Excerpted data:
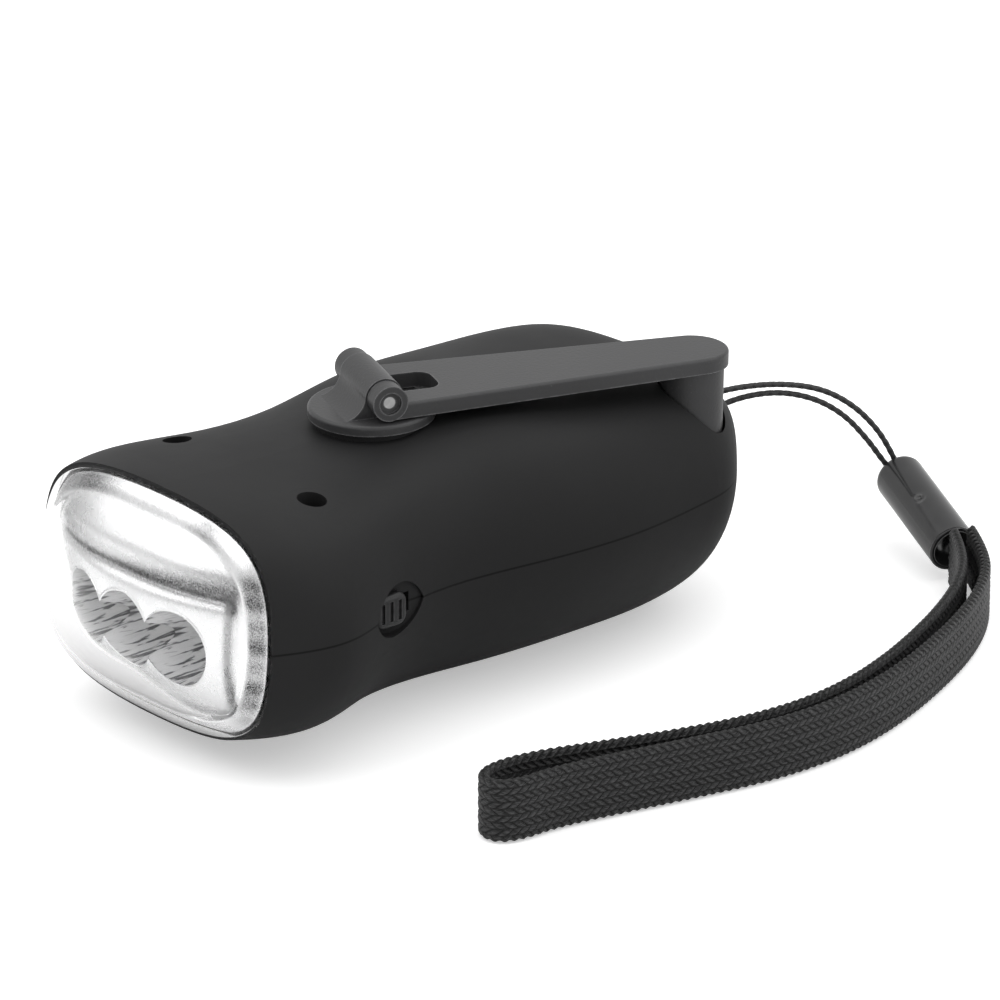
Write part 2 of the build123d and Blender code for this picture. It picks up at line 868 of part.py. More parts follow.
...
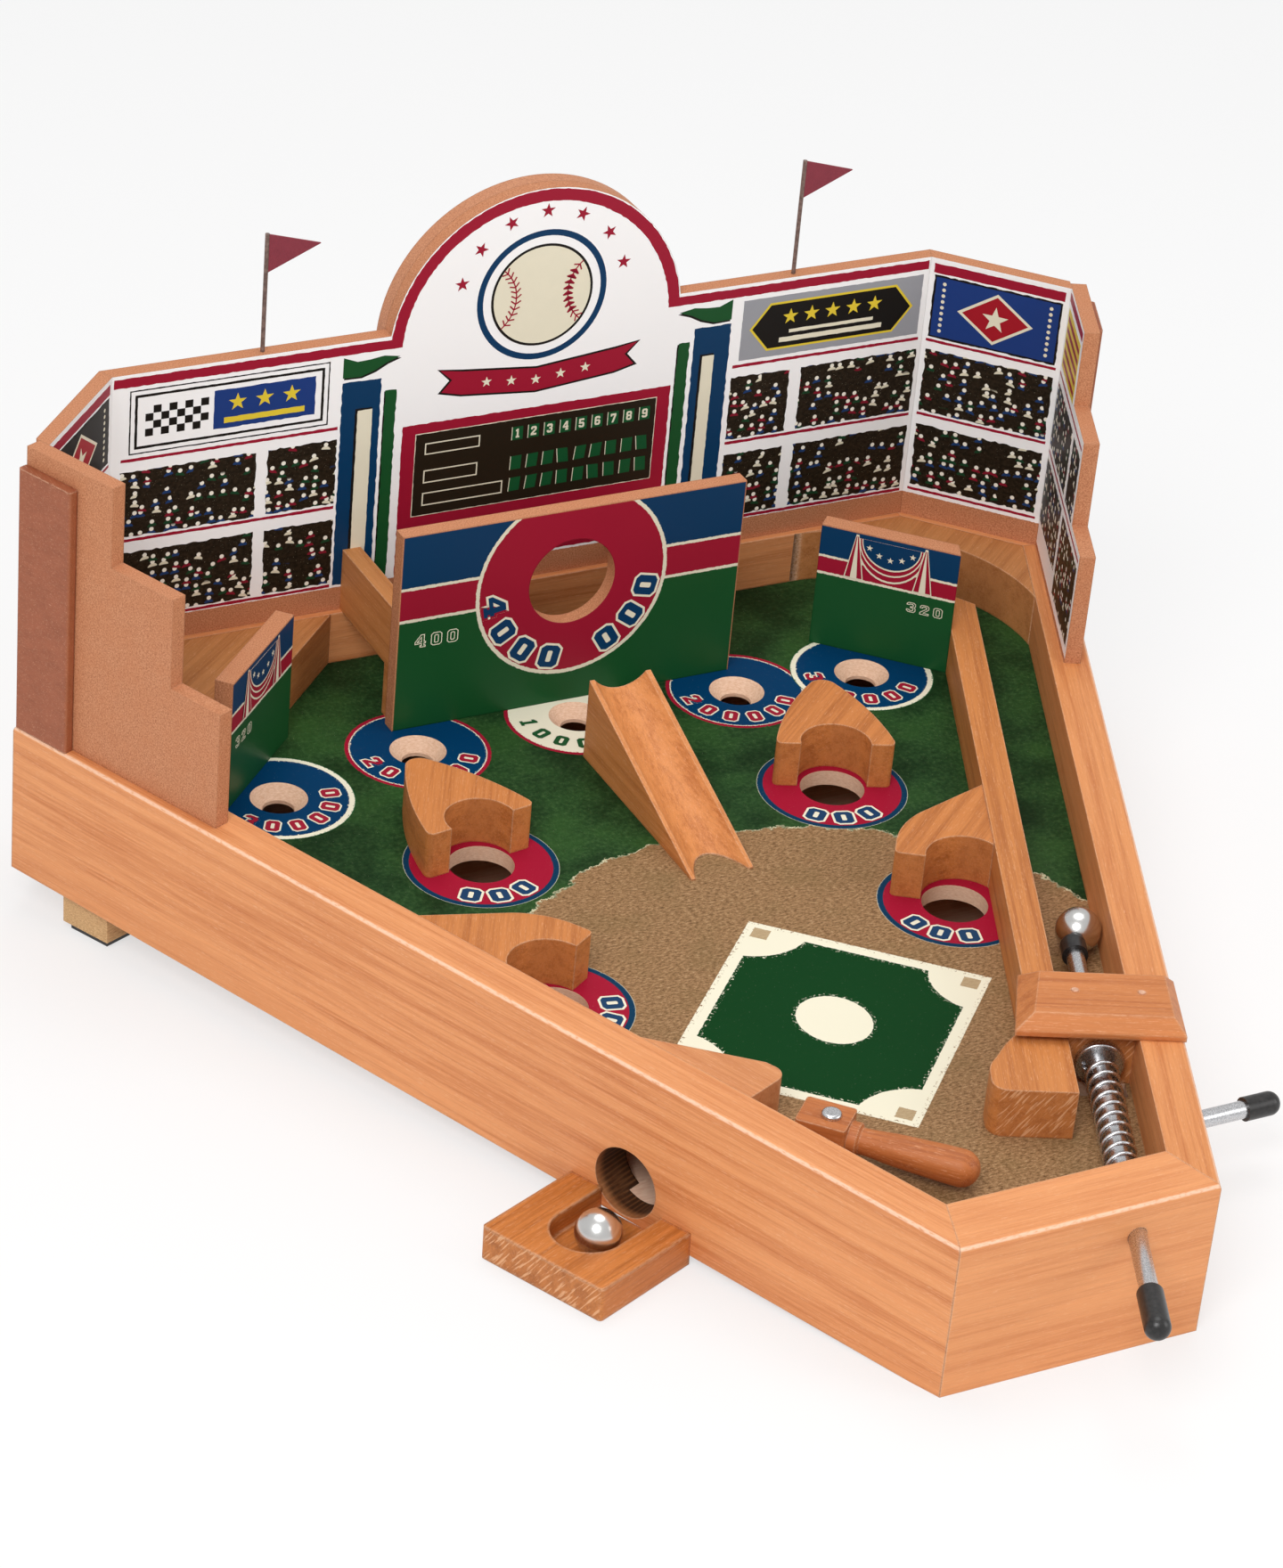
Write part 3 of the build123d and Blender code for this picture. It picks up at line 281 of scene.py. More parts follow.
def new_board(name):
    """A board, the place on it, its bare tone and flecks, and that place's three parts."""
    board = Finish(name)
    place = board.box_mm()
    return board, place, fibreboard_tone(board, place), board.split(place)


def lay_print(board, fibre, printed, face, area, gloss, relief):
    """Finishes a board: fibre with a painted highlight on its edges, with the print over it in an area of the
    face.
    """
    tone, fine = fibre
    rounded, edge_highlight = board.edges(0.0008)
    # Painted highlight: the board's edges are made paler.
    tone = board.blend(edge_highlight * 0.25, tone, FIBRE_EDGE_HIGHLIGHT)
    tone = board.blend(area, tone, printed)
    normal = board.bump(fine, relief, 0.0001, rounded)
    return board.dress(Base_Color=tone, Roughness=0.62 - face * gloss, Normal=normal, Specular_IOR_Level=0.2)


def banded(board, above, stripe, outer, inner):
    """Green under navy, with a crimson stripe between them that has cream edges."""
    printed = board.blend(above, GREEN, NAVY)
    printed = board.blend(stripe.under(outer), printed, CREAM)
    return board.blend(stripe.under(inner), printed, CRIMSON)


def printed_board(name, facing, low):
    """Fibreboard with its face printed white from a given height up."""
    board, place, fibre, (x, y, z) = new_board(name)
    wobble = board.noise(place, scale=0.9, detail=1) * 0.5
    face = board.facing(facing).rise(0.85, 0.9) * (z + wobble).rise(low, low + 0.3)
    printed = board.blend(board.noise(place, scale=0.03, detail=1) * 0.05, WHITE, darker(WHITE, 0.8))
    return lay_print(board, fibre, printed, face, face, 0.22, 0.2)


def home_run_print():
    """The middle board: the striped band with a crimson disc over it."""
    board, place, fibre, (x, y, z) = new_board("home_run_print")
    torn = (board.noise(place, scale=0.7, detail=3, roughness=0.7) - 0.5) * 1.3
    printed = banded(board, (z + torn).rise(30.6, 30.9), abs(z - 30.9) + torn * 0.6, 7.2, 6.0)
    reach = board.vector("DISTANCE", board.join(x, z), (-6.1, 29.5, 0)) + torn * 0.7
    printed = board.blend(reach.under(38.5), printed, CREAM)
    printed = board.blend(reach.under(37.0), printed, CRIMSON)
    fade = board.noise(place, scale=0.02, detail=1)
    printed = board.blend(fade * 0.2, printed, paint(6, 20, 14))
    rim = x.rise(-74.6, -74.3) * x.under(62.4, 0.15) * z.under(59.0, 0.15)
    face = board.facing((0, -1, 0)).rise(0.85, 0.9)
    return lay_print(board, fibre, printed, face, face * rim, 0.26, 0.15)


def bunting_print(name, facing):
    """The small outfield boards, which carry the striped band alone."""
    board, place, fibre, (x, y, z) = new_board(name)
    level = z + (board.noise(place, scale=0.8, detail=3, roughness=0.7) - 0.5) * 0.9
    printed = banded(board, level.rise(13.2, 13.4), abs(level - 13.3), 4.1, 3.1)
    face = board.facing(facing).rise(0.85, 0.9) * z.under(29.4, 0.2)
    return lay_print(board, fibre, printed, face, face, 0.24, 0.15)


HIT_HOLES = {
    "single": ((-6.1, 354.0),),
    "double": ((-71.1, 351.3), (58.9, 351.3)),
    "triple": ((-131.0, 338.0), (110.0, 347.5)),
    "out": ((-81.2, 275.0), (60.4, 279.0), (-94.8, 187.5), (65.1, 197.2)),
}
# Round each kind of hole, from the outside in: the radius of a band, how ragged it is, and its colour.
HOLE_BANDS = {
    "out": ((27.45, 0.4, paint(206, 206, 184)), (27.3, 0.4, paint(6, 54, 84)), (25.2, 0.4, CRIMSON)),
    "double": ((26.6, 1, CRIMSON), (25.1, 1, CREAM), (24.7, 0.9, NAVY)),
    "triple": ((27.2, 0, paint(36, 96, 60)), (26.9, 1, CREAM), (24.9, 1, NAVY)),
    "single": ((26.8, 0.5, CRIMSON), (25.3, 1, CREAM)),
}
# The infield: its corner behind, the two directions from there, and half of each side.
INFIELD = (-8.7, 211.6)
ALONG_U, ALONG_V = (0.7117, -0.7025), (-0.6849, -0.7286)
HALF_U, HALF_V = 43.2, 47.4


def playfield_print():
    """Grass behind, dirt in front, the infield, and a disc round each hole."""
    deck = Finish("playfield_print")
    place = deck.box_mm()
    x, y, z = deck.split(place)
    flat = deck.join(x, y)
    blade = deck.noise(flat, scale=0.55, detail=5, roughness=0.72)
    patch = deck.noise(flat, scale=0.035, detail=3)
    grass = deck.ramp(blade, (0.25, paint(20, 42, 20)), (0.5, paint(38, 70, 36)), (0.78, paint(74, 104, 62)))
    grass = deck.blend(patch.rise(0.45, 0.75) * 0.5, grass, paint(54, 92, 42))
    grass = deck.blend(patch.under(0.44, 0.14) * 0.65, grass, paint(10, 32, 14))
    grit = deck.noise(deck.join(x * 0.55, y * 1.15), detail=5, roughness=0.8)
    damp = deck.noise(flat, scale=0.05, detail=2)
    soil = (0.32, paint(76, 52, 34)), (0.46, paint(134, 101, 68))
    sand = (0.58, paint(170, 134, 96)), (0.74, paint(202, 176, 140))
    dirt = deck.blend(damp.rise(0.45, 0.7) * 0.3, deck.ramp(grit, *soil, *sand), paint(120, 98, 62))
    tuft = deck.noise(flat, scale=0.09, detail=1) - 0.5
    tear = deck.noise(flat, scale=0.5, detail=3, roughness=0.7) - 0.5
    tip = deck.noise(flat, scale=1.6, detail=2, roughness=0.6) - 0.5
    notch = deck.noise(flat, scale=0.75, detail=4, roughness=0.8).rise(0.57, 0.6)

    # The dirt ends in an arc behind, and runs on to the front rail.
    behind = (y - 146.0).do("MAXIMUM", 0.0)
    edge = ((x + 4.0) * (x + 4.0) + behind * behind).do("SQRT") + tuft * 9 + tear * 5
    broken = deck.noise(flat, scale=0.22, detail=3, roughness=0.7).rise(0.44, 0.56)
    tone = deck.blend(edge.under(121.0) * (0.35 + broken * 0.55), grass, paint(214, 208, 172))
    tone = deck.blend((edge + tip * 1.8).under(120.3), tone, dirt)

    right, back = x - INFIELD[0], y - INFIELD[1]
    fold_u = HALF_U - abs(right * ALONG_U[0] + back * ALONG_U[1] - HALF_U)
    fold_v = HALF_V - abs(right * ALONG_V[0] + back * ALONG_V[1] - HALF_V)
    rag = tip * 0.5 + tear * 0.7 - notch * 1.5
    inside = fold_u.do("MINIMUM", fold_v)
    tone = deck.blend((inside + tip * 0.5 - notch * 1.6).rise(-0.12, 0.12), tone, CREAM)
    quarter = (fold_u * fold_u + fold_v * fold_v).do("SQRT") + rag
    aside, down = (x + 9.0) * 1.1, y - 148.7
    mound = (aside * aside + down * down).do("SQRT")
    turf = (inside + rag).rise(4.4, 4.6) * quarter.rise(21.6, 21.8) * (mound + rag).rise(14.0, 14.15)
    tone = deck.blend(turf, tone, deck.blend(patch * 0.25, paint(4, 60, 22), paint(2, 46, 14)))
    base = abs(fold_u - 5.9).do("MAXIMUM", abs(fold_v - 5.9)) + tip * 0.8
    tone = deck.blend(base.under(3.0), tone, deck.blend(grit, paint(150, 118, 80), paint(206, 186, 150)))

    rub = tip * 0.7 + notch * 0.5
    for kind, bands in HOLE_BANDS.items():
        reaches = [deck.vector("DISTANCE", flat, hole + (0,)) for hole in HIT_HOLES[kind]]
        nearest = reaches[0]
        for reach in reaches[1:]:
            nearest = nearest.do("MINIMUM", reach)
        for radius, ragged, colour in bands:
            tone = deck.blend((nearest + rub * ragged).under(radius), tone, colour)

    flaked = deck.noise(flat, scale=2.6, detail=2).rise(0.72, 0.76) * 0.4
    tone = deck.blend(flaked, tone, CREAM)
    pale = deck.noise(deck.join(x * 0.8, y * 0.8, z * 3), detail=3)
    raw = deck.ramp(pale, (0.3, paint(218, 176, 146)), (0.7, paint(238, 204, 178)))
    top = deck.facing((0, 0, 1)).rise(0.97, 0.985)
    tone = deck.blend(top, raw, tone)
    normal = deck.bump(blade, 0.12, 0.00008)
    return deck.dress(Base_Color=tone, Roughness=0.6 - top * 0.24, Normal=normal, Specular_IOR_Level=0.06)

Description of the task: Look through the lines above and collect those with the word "code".

Final answer:
Write part 2 of the build123d and Blender code for this picture. It picks up at line 868 of part.py. More parts follow.
Write part 3 of the build123d and Blender code for this picture. It picks up at line 281 of scene.py. More parts follow.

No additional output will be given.